As management accountants, we tend to focus on the numbers, providing management reports and helping CEOs understand how these reports translate to profits... and, sure... whether you’re an IT company, developer, marketing firm, manufacturer, or other service business, you’re absolutely in it for the profits. But management reporting and job costing should also deliver another essential component of your business strategy: human capital management and company culture.

Stephen King, GrowthForce President and CEO, recently sat down with Art Saxby, the CEO of marketing firm Chief Outsiders to talk about why businesses, “need both, a financial management strategy and a human capital strategy in order to run better, grow faster, and make more money.” 

Watch / Listen to the full Podcast HERE

During their discussion they repeatedly emphasize the fact that human capital and financial strategies are not separate entities; they go hand-in-hand.

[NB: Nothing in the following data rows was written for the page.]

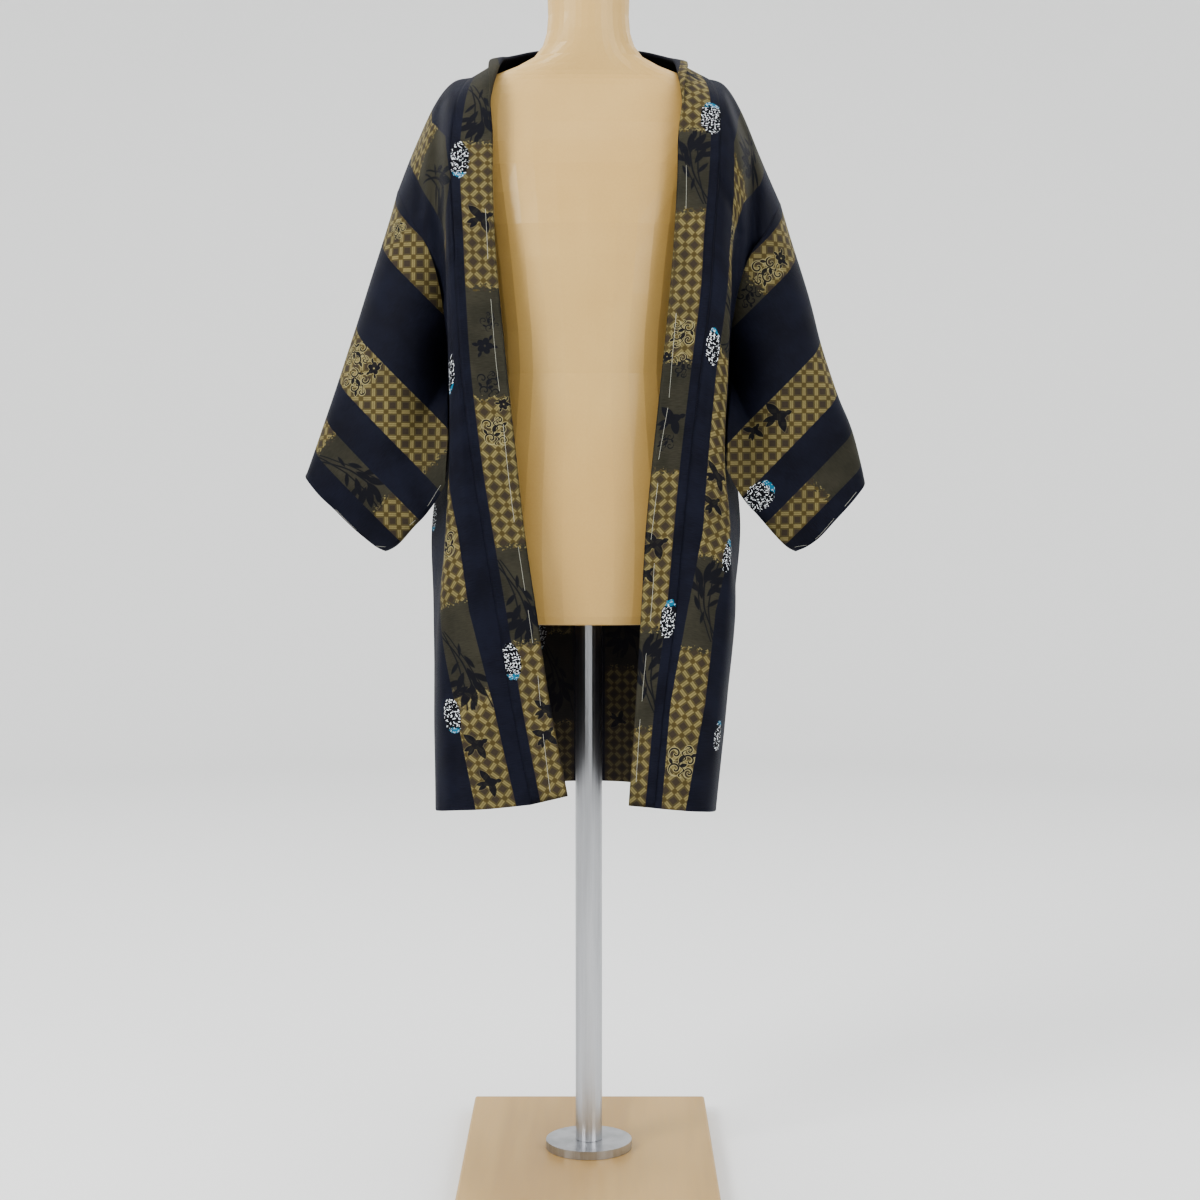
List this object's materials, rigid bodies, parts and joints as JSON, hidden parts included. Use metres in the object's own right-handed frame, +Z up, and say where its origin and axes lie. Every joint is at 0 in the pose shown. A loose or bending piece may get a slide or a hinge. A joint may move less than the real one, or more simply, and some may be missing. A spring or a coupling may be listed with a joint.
{
  "type": "haori jacket on dress form",
  "caption": "Open hip-length kimono jacket with wide hanging sleeves and a folded collar band, worn by a limbless dress form on a pole and a flat board.",
  "frame": {"origin": "centre of the base board's underside, on the floor", "axes": "+X towards the wearer's left, +Y behind the wearer, +Z up"},
  "size_m": [0.6656, 0.42, 1.44],
  "materials": {
    "kimono_cloth": "dark navy twill-like silk with woven gold and olive bands",
    "collar_cloth": "the same cloth, cut along its gold band",
    "form_skin": "smooth cream skin, satin",
    "stand_metal": "satin",
    "board_wood": "pale cream lacquered board"
  },
  "bodies": {
    "root": {"body_panel_right": "kimono_cloth", "body_panel_left": "kimono_cloth", "gusset_right": "kimono_cloth", "gusset_left": "kimono_cloth", "sleeve_right": "kimono_cloth", "sleeve_left": "kimono_cloth", "collar": "collar_cloth", "dress_form": "form_skin", "pole": "stand_metal", "pole_flange": "stand_metal", "base_board": "board_wood"}
  },
  "joints": []
}
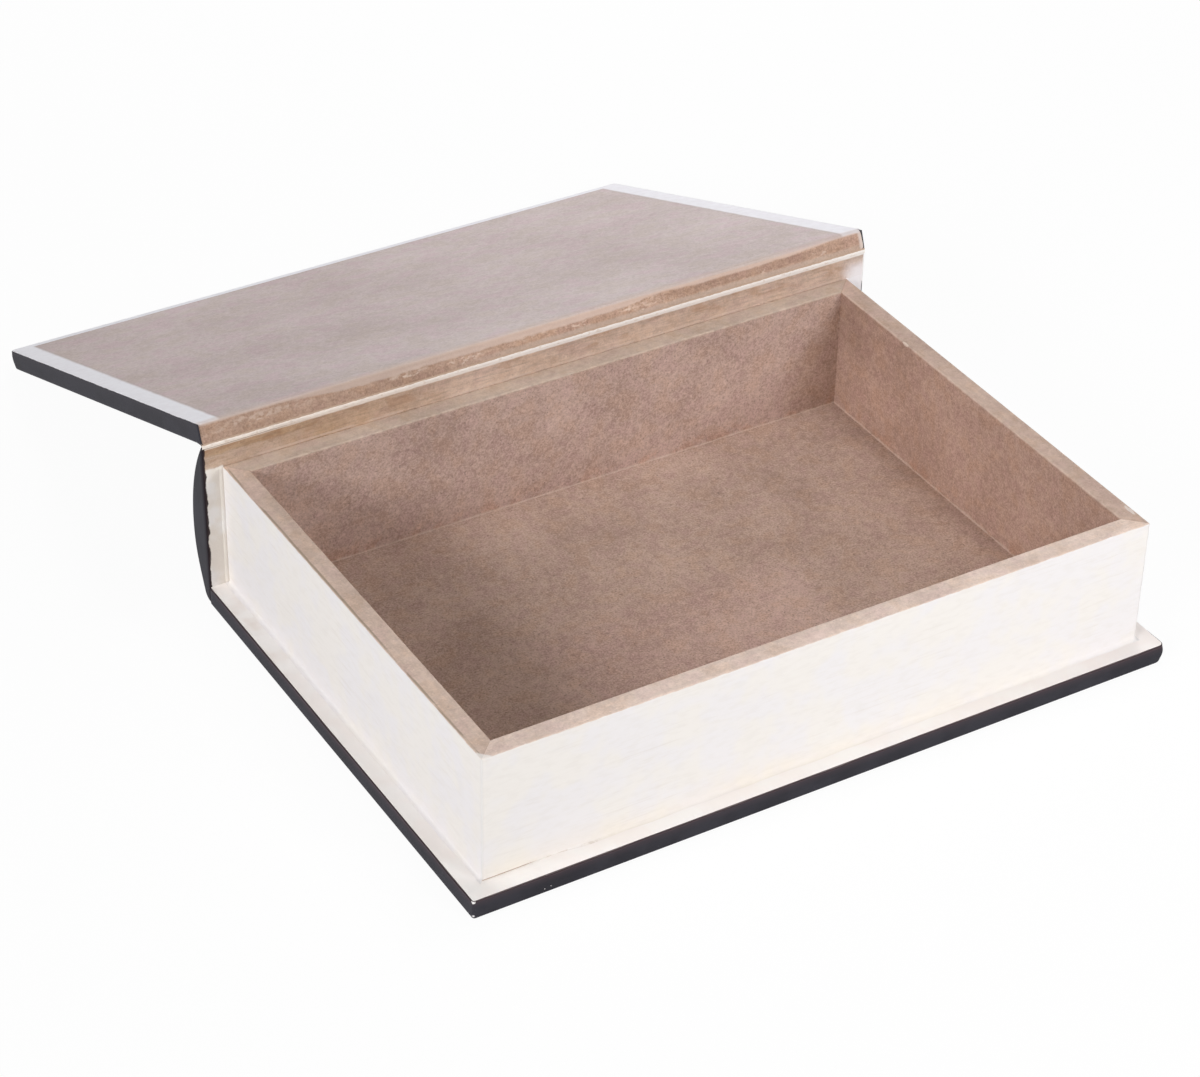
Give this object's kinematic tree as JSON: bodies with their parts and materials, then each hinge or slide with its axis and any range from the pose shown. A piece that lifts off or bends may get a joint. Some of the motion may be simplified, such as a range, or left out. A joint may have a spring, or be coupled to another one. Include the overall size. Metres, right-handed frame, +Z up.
{
  "type": "book box",
  "caption": "Shallow keepsake box in the form of a thick book: mitred tray with page-coloured edges, overhanging cover boards, rounded spine, and a lid that folds back on its covering.",
  "frame": {"origin": "centre of the underside of the base board, on the surface that the box stands on", "axes": "+X along the spine towards the head, +Y from the fore edge towards the spine, +Z up"},
  "size_m": [0.3, 0.4088, 0.082],
  "materials": {
    "fibreboard": "raw sanded fibreboard, matt",
    "page_paint": "fibreboard, brushed off-white paint on the outer face, matt",
    "covering": "thin charcoal leatherette, satin",
    "hinge_lining": "cream cloth back of the covering"
  },
  "bodies": {
    "box": {"base_board": "fibreboard", "base_covering": "covering", "spine_board": "fibreboard", "spine_covering": "covering", "fore_edge_wall": "page_paint", "spine_side_wall": "fibreboard", "head_wall": "page_paint", "tail_wall": "page_paint"},
    "lid": {"lid_board": "fibreboard", "lid_covering": "covering", "hinge_strip": "hinge_lining"}
  },
  "joints": [
    {"name": "lid_hinge", "type": "hinge", "parent": "box", "child": "lid", "pos_m": [0, 0.1045, 0.0726], "axis": [1, 0, 0], "range_deg": [0, 200.9]}
  ]
}
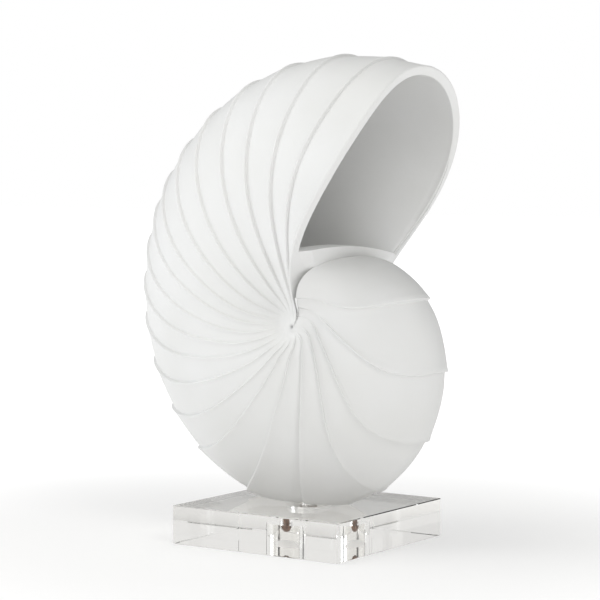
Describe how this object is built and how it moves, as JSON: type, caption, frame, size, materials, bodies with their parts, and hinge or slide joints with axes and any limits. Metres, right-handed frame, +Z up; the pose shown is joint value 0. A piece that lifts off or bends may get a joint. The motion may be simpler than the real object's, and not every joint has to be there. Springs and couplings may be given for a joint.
{
  "type": "decorative nautilus shell sculpture on a clear block",
  "caption": "White cast nautilus shell sculpture with ribbed flanks and an open mouth, screwed to a clear square block.",
  "frame": {"origin": "middle of the overall box at its foot, on the clear block's underside plane", "axes": "+Z up; X along the coil's plane with the mouth opening towards +X; Y across the shell, along the coil's axis"},
  "size_m": [0.2828, 0.1658, 0.3792],
  "materials": {
    "cast_white": "matte white paint on cast resin, faint brushed and sanded texture",
    "clear_acrylic": "polished clear acrylic",
    "bronzed_screw": "brown bronzed steel, satin",
    "insert_brass": "machined"
  },
  "bodies": {
    "root": {"nautilus_shell": "cast_white", "acrylic_base": "clear_acrylic", "fixing_screw": "bronzed_screw", "threaded_insert": "insert_brass"}
  },
  "joints": []
}
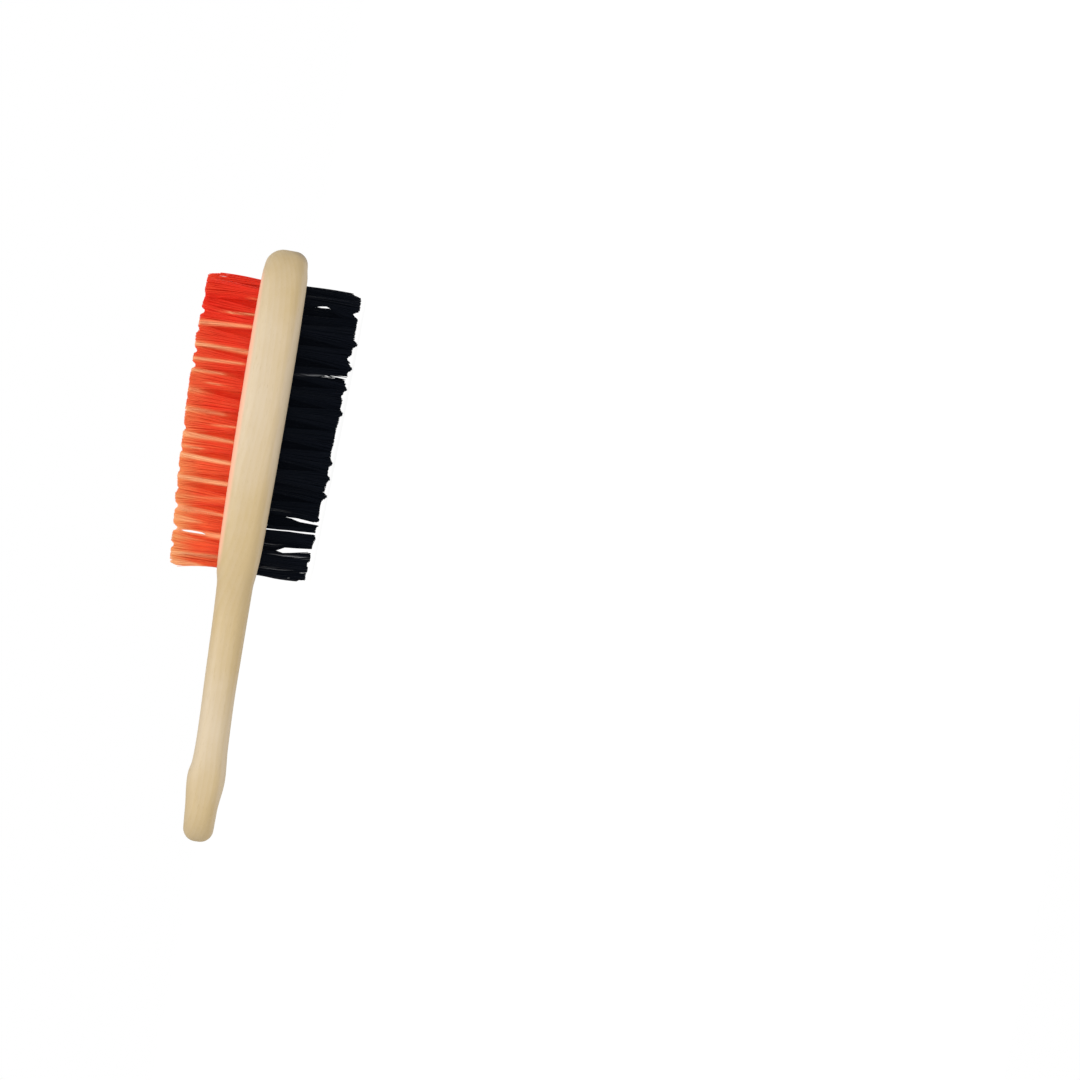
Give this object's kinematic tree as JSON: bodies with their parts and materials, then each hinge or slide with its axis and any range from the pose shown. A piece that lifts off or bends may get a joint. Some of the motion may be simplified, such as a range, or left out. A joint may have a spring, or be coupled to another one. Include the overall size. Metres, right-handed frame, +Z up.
{
  "type": "double-sided brush",
  "caption": "Wooden hand brush with a rounded handle and bristle tufts on both faces of an oval head, longer towards the toe.",
  "frame": {"origin": "on the plane of the lower bristle tips, under the middle of the overall box", "axes": "+X from the handle to the toe of the head, +Z up through the head from the black bristles to the orange ones, +Y across the width"},
  "size_m": [0.2448, 0.052, 0.0661],
  "materials": {
    "wood": "sanded pale wood, dry, with a slight sheen",
    "orange_bristle": "glossy translucent orange-red filament",
    "black_bristle": "satin blue-black filament"
  },
  "bodies": {
    "root": {"wood_body": "wood", "orange_tuft_row_1": "orange_bristle", "orange_tuft_row_2": "orange_bristle", "orange_tuft_row_3": "orange_bristle", "orange_tuft_row_4": "orange_bristle", "orange_tuft_row_5": "orange_bristle", "black_tuft_row_1": "black_bristle", "black_tuft_row_2": "black_bristle", "black_tuft_row_3": "black_bristle", "black_tuft_row_4": "black_bristle", "black_tuft_row_5": "black_bristle"}
  },
  "joints": []
}
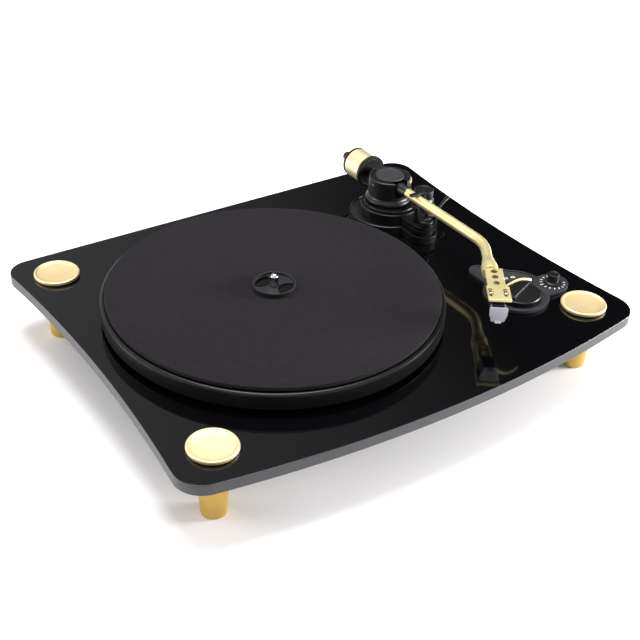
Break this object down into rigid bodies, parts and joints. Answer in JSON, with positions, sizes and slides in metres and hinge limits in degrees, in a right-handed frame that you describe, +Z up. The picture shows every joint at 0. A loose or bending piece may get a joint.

“What I've seen in a lot of cases with some of our clients,” King said, “is the actual key performance indicators and scorecards destroy their culture because they use them the wrong way.”

This destructive use of management reports occur when business leaders focus too strongly on what's been done wrong, where money's being lost, or who's responsible for shortfalls — rather than highlighting what's going right in business, what's driving profits, and who's responsible for generating those profits. 

Focusing on the positive aspects of management reports, KPI scorecards, and setting organization-wide goals helps CEOs establish positive culture and also a benchmark for lower-performing employees to strive for.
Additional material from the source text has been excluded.